Can you do anything at this moment to let go of that feeling to help yourself feel better?
Each of these steps involves a choice. To be self-aware, to care enough about yourself to ask these questions and to have space away from those automatic reactions and patterns of thinking and behavior, which in the past have not served your best interest.
And it is often in the last step where our most important choices are made because we can see the external manifestation, the results of our decisions, which allows us a feeling of empowerment, especially vital if we cannot change a situation.
The Power of Positive Self-Talk
When I find myself worrying or experiencing challenging emotions, I do some positive self-talk. For example: “At this moment, I have two choices.”

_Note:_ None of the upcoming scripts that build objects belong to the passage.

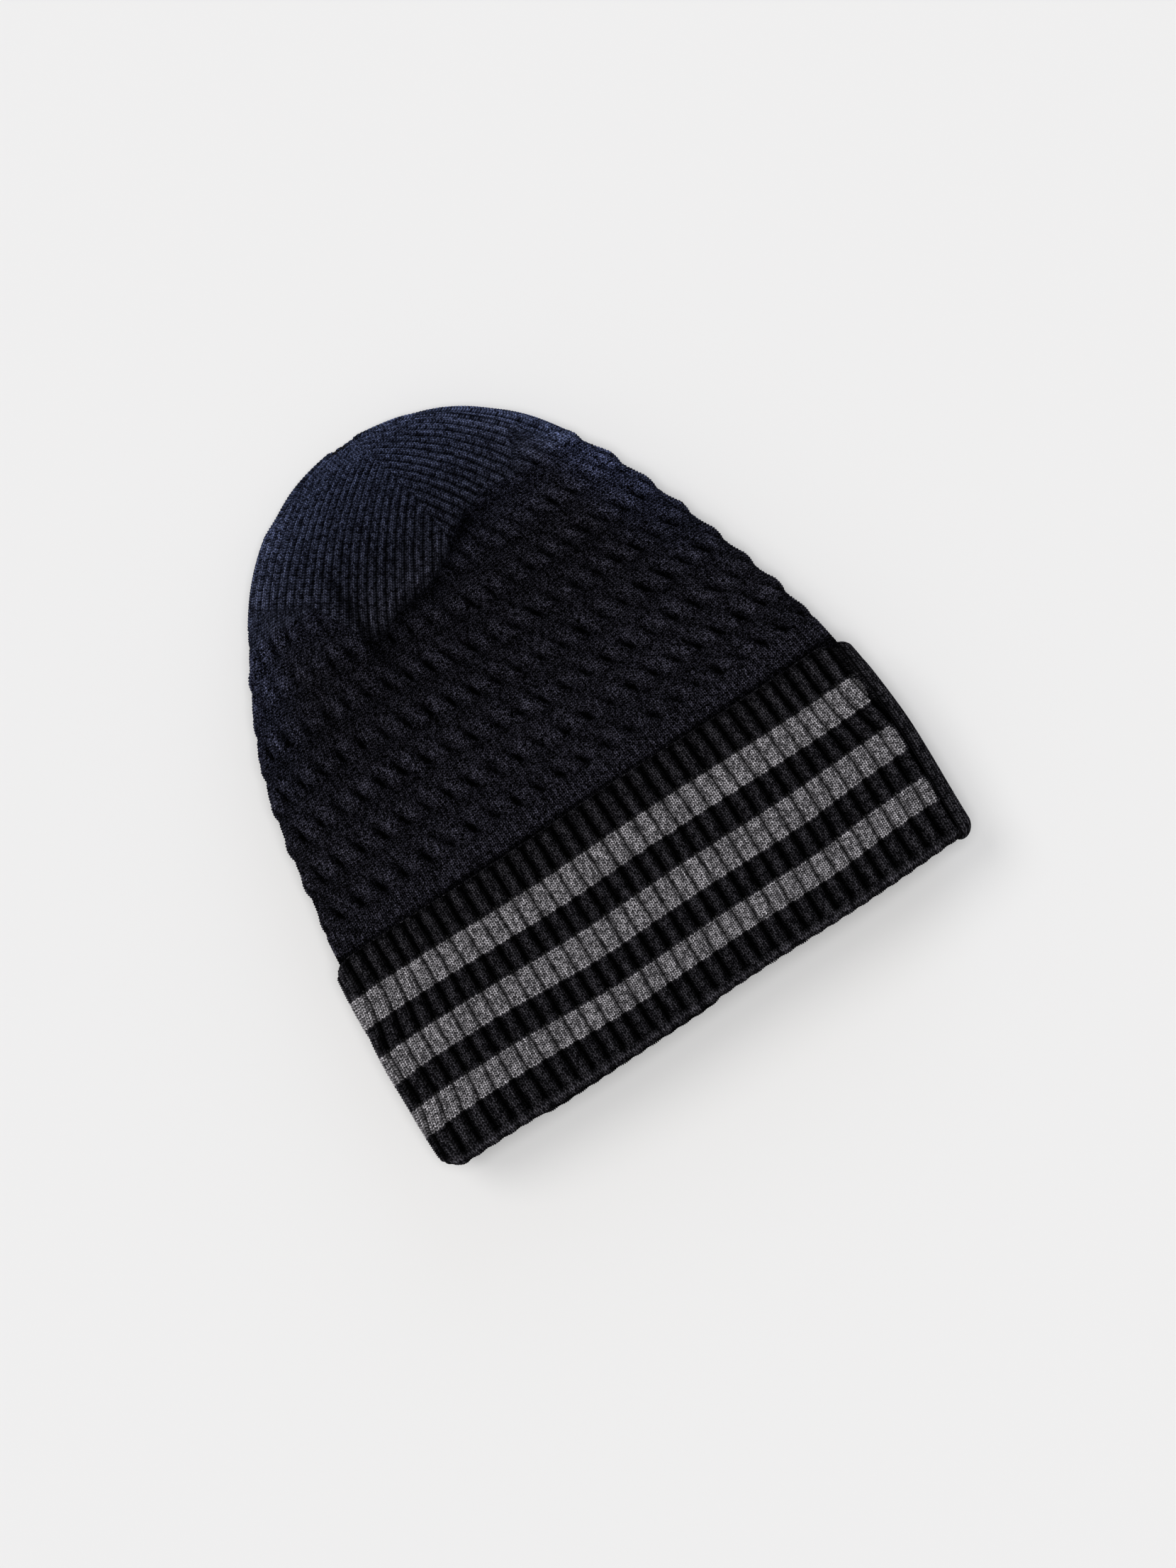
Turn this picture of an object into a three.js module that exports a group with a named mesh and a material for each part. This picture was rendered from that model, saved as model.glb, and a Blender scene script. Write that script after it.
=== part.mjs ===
// Knit beanie, lying flat on its back with its ribbed cuff turned up. Millimetres, +Z up.
//
// The hat is one knitted sheet. It runs from the gathered crown down the cable-knit body and the inner
// band to a fold, turns outwards and comes back up as the cuff, to its bound-off edge. Every knitted
// section is a patch of that sheet: two coordinates place a point on the sheet's middle surface, and a
// patch is thickened to both sides of it.
//
//   girth  0 to 1 round the hat: 0 at the right side, 0.25 at the front (top), 0.5 at the left side
//   run    millimetres along the sheet from the start of the fold: negative up the inner band and the
//          body to the crown, positive round the fold and up the cuff
import * as THREE from 'three';

// The whole hat.
const HEIGHT = 237.5; // from the fold to the crown, along Y
const CUFF_HEIGHT = 83.5; // from the fold to the cuff's bound-off edge
const THICKNESS = 3.0; // the knit's own thickness
const GAP = 0.3; // between neighbouring sections
const CLEARANCE = 0.6; // between the cuff and the band it is turned up over

// The turned-up cuff's bands, as heights above the fold.
const STRIPE_HEIGHTS = [
  ['lower', 13.6, 25.2],
  ['middle', 35.2, 47.1],
  ['upper', 57.6, 68.9],
];
const EDGE_CHAIN_HEIGHT = 1.3;
const EDGE_CHAIN_THICKNESS = 2.4;

// The body's sections, as heights above the fold.
const BAND_TOP = 78.0; // where the inner band's rib gives way to plain rib
const CABLE_BOTTOM = 93.0;
const CROWN_BOTTOM = 192.0;

// The crown's four gores meet along decrease lines at these girths.
const DECREASE_LINES = [0.045, 0.213, 0.5, 0.75];
const CROWN_HOLE_HALF_WIDTH = 7.0; // where the last loops are drawn together
const KNOT_RADII = [4.6, 1.5, 0.75]; // the knot of the drawn thread

// The side seam's allowance, turned to the sheet's inner face, which shows on the cuff.
const SEAM_GIRTH = 0.0115; // a little way round to the front
const SEAM_HALF_GIRTH = 0.0036; // half its width
const SEAM_THICKNESS = 1.4;

// The middle surface's shape, each as [height above the fold, millimetres].
const HALF_WIDTHS = [
  [0, 106.1],
  [40, 106.1],
  [62, 104.6],
  [85, 102.4],
  [110, 98.3],
  [135, 92.1],
  [160, 83.9],
  [185, 72.5],
  [205, 60.1],
  [220, 45.5],
  [230, 29.0],
  [HEIGHT - THICKNESS / 2, 0],
];
const DEPTHS = [
  [0, 25.6],
  [40, 27.0],
  [85, 30.0],
  [120, 34.4],
  [150, 34.2],
  [180, 31.0],
  [205, 25.0],
  [220, 19.5],
  [230, 13.6],
  [HEIGHT - THICKNESS / 2, 0],
];
const LEAN = [
  [0, 0],
  [85, 0.5],
  [150, -1.9],
  [200, -0.7],
  [225, -1.4],
  [HEIGHT, -3.6],
];
const NOSE_LIFT = 5.0; // how far the crown's tip curls up off the surface
const NOSE_DEPTH = 28.0; // the depth below which it starts to
const LIE_DOWN = [84, 112]; // heights between which the back comes down off the cuff's thickness
const FLAT_SHARE = 0.9; // the back is flat from this share of the half depth down
const BODY_SQUARENESS = 3.0; // the section's superellipse exponent, a plain ellipse at the tip
const TIP_SQUARENESS = 2.0;
const ROUNDING_START = 170;

const LAYER_STEP = THICKNESS + CLEARANCE; // between the middle surfaces of band and cuff
const FOLD_RADIUS = LAYER_STEP / 2;
const FOLD_HEIGHT = THICKNESS / 2 + FOLD_RADIUS;
const FOLD_LENGTH = Math.PI * FOLD_RADIUS;

// How finely the solids are faceted.
const COLUMNS = 56;
const RING_SAMPLES = 720;

const CHARCOAL = { color: 0x26262b, roughness: 0.95, metalness: 0 };
const GREY = { color: 0x8d8d91, roughness: 0.95, metalness: 0 };

function smoothStep(low, high, value) {
  const t = THREE.MathUtils.clamp((value - low) / (high - low), 0, 1);
  return t * t * (3 - 2 * t);
}

// A smooth curve through points of [position, value], with its slopes from the neighbouring points.
function curveThrough(points, position) {
  const last = points.length - 1;
  let k = 0;
  while (k < last - 1 && position > points[k + 1][0]) k += 1;
  const slope = (i) => {
    const a = points[Math.max(i - 1, 0)];
    const b = points[Math.min(i + 1, last)];
    return (b[1] - a[1]) / (b[0] - a[0]);
  };
  const [x0, y0] = points[k];
  const [x1, y1] = points[k + 1];
  const w = x1 - x0;
  const t = THREE.MathUtils.clamp((position - x0) / w, 0, 1);
  const t2 = t * t;
  const t3 = t2 * t;
  return (
    (2 * t3 - 3 * t2 + 1) * y0 +
    (t3 - 2 * t2 + t) * w * slope(k) +
    (3 * t2 - 2 * t3) * y1 +
    (t3 - t2) * w * slope(k + 1)
  );
}

const squared = (points) => points.map(([position, value]) => [position, value * value]);
const HALF_WIDTHS_SQUARED = squared(HALF_WIDTHS);
const DEPTHS_SQUARED = squared(DEPTHS);

// A width or depth that closes to a round tip: its square runs straight to zero there.
function rounded(pointsSquared, height) {
  return Math.sqrt(Math.max(curveThrough(pointsSquared, height), 1e-4));
}

// The hat's section at one height, as a closed outline of evenly spaced points with their normals.
function makeRing(height) {
  const halfWidth = rounded(HALF_WIDTHS_SQUARED, height);
  const depth = rounded(DEPTHS_SQUARED, height);
  const onCuff = 1 - smoothStep(LIE_DOWN[0], LIE_DOWN[1], height);
  const curl = 1 - Math.min(1, depth / NOSE_DEPTH);
  const floor = THICKNESS / 2 + LAYER_STEP * onCuff + NOSE_LIFT * curl * curl;
  const halfDepth = depth / (1 + FLAT_SHARE);
  const centre = floor + FLAT_SHARE * halfDepth;
  const round = smoothStep(ROUNDING_START, HEIGHT, height);
  const power = 2 / THREE.MathUtils.lerp(BODY_SQUARENESS, TIP_SQUARENESS, round);
  const shift = curveThrough(LEAN, height);
  const outline = [];
  for (let i = 0; i < RING_SAMPLES; i += 1) {
    const angle = (2 * Math.PI * i) / RING_SAMPLES;
    const c = Math.cos(angle);
    const s = Math.sin(angle);
    const x = shift + halfWidth * Math.sign(c) * Math.abs(c) ** power;
    const z = centre + halfDepth * Math.sign(s) * Math.abs(s) ** power;
    outline.push([x, Math.max(z, floor)]);
  }
  return outline;
}

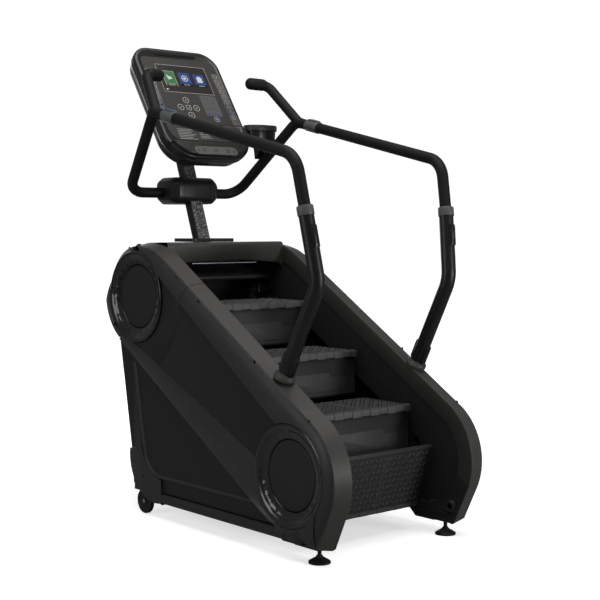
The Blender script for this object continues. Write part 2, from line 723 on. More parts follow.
def step_pattern():
    pattern = Build()
    cell = 26.5
    columns, rows = 22, 9
    for i in range(columns):
        for j in range(rows):
            x = (i - (columns - 1) / 2) * cell
            y = 47 + j * cell
            angle = radians(45 if (i + j) % 2 else -45)
            pattern.add(*tread_bar(x, y, 10.5, 3.8, 2.4, angle))
    # A column of dashes in the direction of climbing
    for j in range(19):
        pattern.add(*tread_bar(47, 40 + j * 12.4, 10, 1.8, 3.2, 0))
    # Nosing blocks and the lands between them
    block_outline = [(26, -2), (26, 2), (7, 2), (2.5, 0.8), (-0.6, -3), (-1.6, -8), (-1.6, -27),
        (0.5, -29), (4, -29), (4, -8), (9, -2)]
    land_outline = [(24, -2), (24, 1.5), (7.5, 1.5), (2.8, 0.3), (-0.2, -3.4), (-1.1, -8.4), (-1.1, -24),
        (4, -24), (4, -8), (9, -2)]
    for i in range(-6, 7):
        half, shape = (24.3, block_outline) if i % 2 == 0 else (22.8, land_outline)
        lo, hi = max(-STEP_HALF + 1, i * 49.5 - half), min(STEP_HALF - 1, i * 49.5 + half)
        pattern.add(*slab(shape, lo, hi))
    # Skirt below the parting line, and the raised label field
    skirt = [(-304, -103), (-171, -103), (-154, -86), (154, -86), (171, -103), (304, -103), (304, -172),
        (-304, -172)]
    rows = []
    for depth in (16, 9.9, 9.3):
        inset = 0.8 if depth < 9.5 else 0
        rows.append([(u * (1 - inset / 304), depth + riser_bow(v), v - inset * (1 if v > -120 else -1))
            for u, v in skirt])
    pattern.add(*grid(rows[::-1], closed_cols=True, caps=True), material=1)
    label = rounded([(-163, -89), (163, -89), (163, -170), (-163, -170)], 15, 6)
    rows = []
    for inset, depth in ((0, 14), (0, 7.4), (1.2, 6.6)):
        rows.append([(u - copysign(inset, u), depth + riser_bow(v) * 0.9, v - copysign(inset, v + 123))
            for u, v in label])
    pattern.add(*grid(rows[::-1], closed_cols=True, caps=True), material=1)
    return pattern


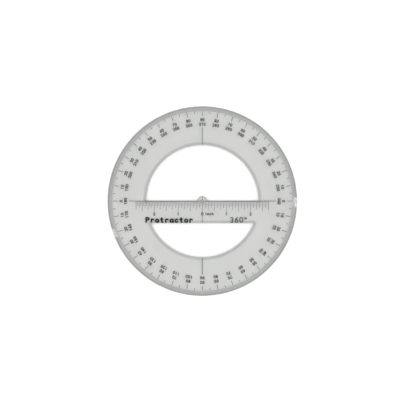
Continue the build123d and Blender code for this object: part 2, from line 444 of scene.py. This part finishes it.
def acrylic(name, tint, painted_shade_tint, rough_range, wave_height, handled=True):
    """Clear acrylic: refractive and faintly tinted, with painted shade that mixes it towards its painted
    shade tint where edge_shade says so; for the bevel and the walls, tint itself is already darkened as
    painted shade.

    Its roughness follows wiped smears, and hairline scratches where it is handled, and its surface
    is slightly wavy."""
    material, tree, shader = new_material(name)
    shader.inputs["Transmission Weight"].default_value = 1.0
    shader.inputs["IOR"].default_value = ACRYLIC_IOR

    # painted shade: the colour mixes from tint towards the painted shade tint by the edge_shade attribute,
    # with random streaks of tone added
    shade = tree.nodes.new("ShaderNodeAttribute")
    shade.attribute_name = EDGE_SHADE
    streaks = mapped(tree, object_noise(tree, *STREAK_NOISE), 0.0, STREAK_SHADE)
    colour = tree.nodes.new("ShaderNodeMix")
    colour.data_type = "RGBA"
    colour.inputs["A"].default_value = (*tint, 1)
    colour.inputs["B"].default_value = (*painted_shade_tint, 1)
    factor = combined(tree, "ADD", shade.outputs["Fac"], streaks)
    tree.links.new(factor, colour.inputs["Factor"])
    tree.links.new(colour.outputs["Result"], shader.inputs["Base Color"])

    roughness = mapped(tree, object_noise(tree, *SMEAR_NOISE), *rough_range)
    if handled:
        first = scratches(tree, **FIRST_SCRATCHES)
        second = scratches(tree, **SECOND_SCRATCHES)
        hairlines = combined(tree, "MAXIMUM", first, second)
        worn = combined(tree, "MULTIPLY", hairlines, SCRATCH_ROUGHNESS)
        roughness = combined(tree, "ADD", roughness, worn)
    tree.links.new(roughness, shader.inputs["Roughness"])
    waviness(tree, shader, ACRYLIC_WAVE_SCALE, wave_height)
    return material


def ink():
    """Black screen-printed ink: near black, satin, with slight unevenness of coat and surface."""
    material, tree, shader = new_material("printed_ink")
    shade = tree.nodes.new("ShaderNodeValToRGB")
    shade.color_ramp.elements[0].color = INK_DARK
    shade.color_ramp.elements[1].color = INK_LIGHT
    tree.links.new(object_noise(tree, *INK_COAT_NOISE), shade.inputs["Fac"])
    tree.links.new(shade.outputs["Color"], shader.inputs["Base Color"])
    shader.inputs["Specular IOR Level"].default_value = INK_SPECULAR
    rough = mapped(tree, object_noise(tree, *INK_ROUGHNESS_NOISE), *INK_ROUGHNESS)
    tree.links.new(rough, shader.inputs["Roughness"])
    waviness(tree, shader, INK_WAVE_SCALE, INK_WAVE_HEIGHT)
    return material


# ---- the object ----

# the band, bevel, rim and wall tints given here are painted shade; FACE_TINT is the acrylic's own tint
plate = plate_object([
    acrylic("acrylic_face", FACE_TINT, PAINTED_BAND_SHADE, FACE_ROUGHNESS, WAVE_HEIGHT),
    acrylic("acrylic_bevel", PAINTED_BEVEL_SHADE, PAINTED_RIM_SHADE, BEVEL_ROUGHNESS, BEVEL_WAVE_HEIGHT, handled=False),
    acrylic("acrylic_wall", PAINTED_WALL_SHADE, PAINTED_WALL_EDGE_SHADE, WALL_ROUGHNESS, WAVE_HEIGHT),
])
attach(plate, "root")
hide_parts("plate")

INK = ink()
for name, node in frame["nodes"].items():
    if name != "plate":
        node.data.materials.clear()
        node.data.materials.append(INK)

# ---- floor, light and camera ----

FLOOR_SIZE = 40
FLOOR_DROP = 0.0003
FLOOR_COLOUR = (0.9, 0.9, 0.9, 1)
FLOOR_ROUGHNESS = 0.9
SKY_OVERHEAD = 1.32
SKY_HORIZON = 1.0
SKY_FULL_FROM = 0.5
CAMERA_HEIGHT = 1.6
SENSOR_WIDTH = 36
CLIP_NEAR, CLIP_FAR = 0.01, 100
DISC_SHARE_OF_VIEW = 0.4675
VIEW_WIDTH = 2 * OUTER_RADIUS / DISC_SHARE_OF_VIEW
VIEW_CENTRE = (0.0002, -0.0015)
LAMP_DISTANCE = 0.4
LAMP_GLINT_DEPTH = 0.0020


def floor():
    """Plain pale floor a hair below the object."""
    bpy.ops.mesh.primitive_plane_add(size=FLOOR_SIZE, location=(0, 0, -FLOOR_DROP))
    plane = bpy.context.object
    plane.name = "floor"
    material, tree, shader = new_material("floor_paper")
    shader.inputs["Base Color"].default_value = FLOOR_COLOUR
    shader.inputs["Roughness"].default_value = FLOOR_ROUGHNESS
    shader.inputs["Specular IOR Level"].default_value = 0.0
    plane.data.materials.append(material)


def world(overhead, horizon):
    """Soft studio light from all round, a little weaker towards the horizon."""
    sky = bpy.data.worlds.new("studio")
    sky.use_nodes = True
    tree = sky.node_tree
    background = tree.nodes["Background"]
    background.inputs["Color"].default_value = (1, 1, 1, 1)
    direction = tree.nodes.new("ShaderNodeTexCoord")
    parts = tree.nodes.new("ShaderNodeSeparateXYZ")
    tree.links.new(direction.outputs["Generated"], parts.inputs["Vector"])
    strength = mapped(tree, parts.outputs["Z"], horizon, overhead, 0.0, SKY_FULL_FROM)
    tree.links.new(strength, background.inputs["Strength"])
    bpy.context.scene.world = sky


def bevel_lamp(name, azimuth, spread, height, strength):
    """Small lamp placed so that the bevel mirrors it towards a viewer straight above the centre.

    azimuth and spread are degrees round the rim; height is the lamp's own height in metres."""
    slope = math.degrees(math.atan2(THICKNESS - RIM_HEIGHT, BEVEL_WIDTH))
    radius = OUTER_RADIUS - LAMP_GLINT_DEPTH
    view_lean = math.degrees(math.atan2(radius, CAMERA_HEIGHT))
    lean = math.radians(2 * slope + view_lean)
    turn = math.radians(azimuth)
    across = radius + LAMP_DISTANCE * math.sin(lean)
    rise = LAMP_DISTANCE * math.cos(lean)
    place = Vector((across * math.cos(turn), across * math.sin(turn), rise))
    target = Vector((radius * math.cos(turn), radius * math.sin(turn), 0))
    data = bpy.data.lights.new(name, "AREA")
    data.shape = "RECTANGLE"
    data.size = across * math.radians(spread)
    data.size_y = height
    data.energy = strength * math.pi * data.size * data.size_y
    light = bpy.data.objects.new(name, data)
    light.location = place
    light.rotation_euler = (target - place).to_track_quat("-Z", "Y").to_euler()
    bpy.context.scene.collection.objects.link(light)


def camera():
    """Long lens straight above the object."""
    data = bpy.data.cameras.new("camera")
    data.sensor_width = SENSOR_WIDTH
    data.lens = SENSOR_WIDTH * CAMERA_HEIGHT / VIEW_WIDTH
    data.clip_start, data.clip_end = CLIP_NEAR, CLIP_FAR
    view = bpy.data.objects.new("camera", data)
    view.location = (VIEW_CENTRE[0], VIEW_CENTRE[1], CAMERA_HEIGHT)
    bpy.context.scene.collection.objects.link(view)
    bpy.context.scene.camera = view


floor()
world(SKY_OVERHEAD, SKY_HORIZON)
bevel_lamp("lamp_right", azimuth=-0.6, spread=5.6, height=0.0022, strength=21)
bevel_lamp("lamp_left", azimuth=200.0, spread=5.5, height=0.0030, strength=13)
camera()
bpy.context.scene.view_settings.view_transform = "Standard"
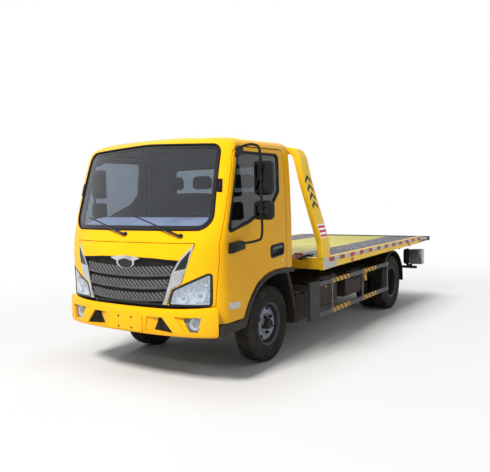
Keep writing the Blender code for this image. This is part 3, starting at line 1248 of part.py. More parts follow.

Choice Number One: “If I sit here and continue worrying, I will feel a whole lot worse, which will only drain my batteries. And then I may not even sleep tonight, and thus I will not make anything better or solve the problem.”
Choice Number Two: “If I go out for a walk, I will feel better. Besides, I may get a fresh perspective which will give me energy for solving this problem. This is great because I may find an answer to this problem because I am creating some headspace and time for it. I shall feel proud because I have taken action to look after my wellbeing because I truly respect and care about myself.”
Actions have consequences, and actions originate in choices.
Just playing out in your mind a timeline of how a particular decision or action will play out and the likely outcomes in terms of how you feel can help you work out what the best choice for you is at that moment. And then you are more likely to choose well.
The best indicator of whether a choice is the best one for you is if you can feel it is one taken from a place of self-care.
Every time we make a choice based in our wellbeing and which shows we care about how we feel builds our self-esteem, our faith and confidence in ourselves to cope, that we can rise above worries of the mind, it reflects that we can make good decisions for ourselves and reinforces the fact that we all have inherent value and we all deserve love.
And that can immediately transform how you experience life.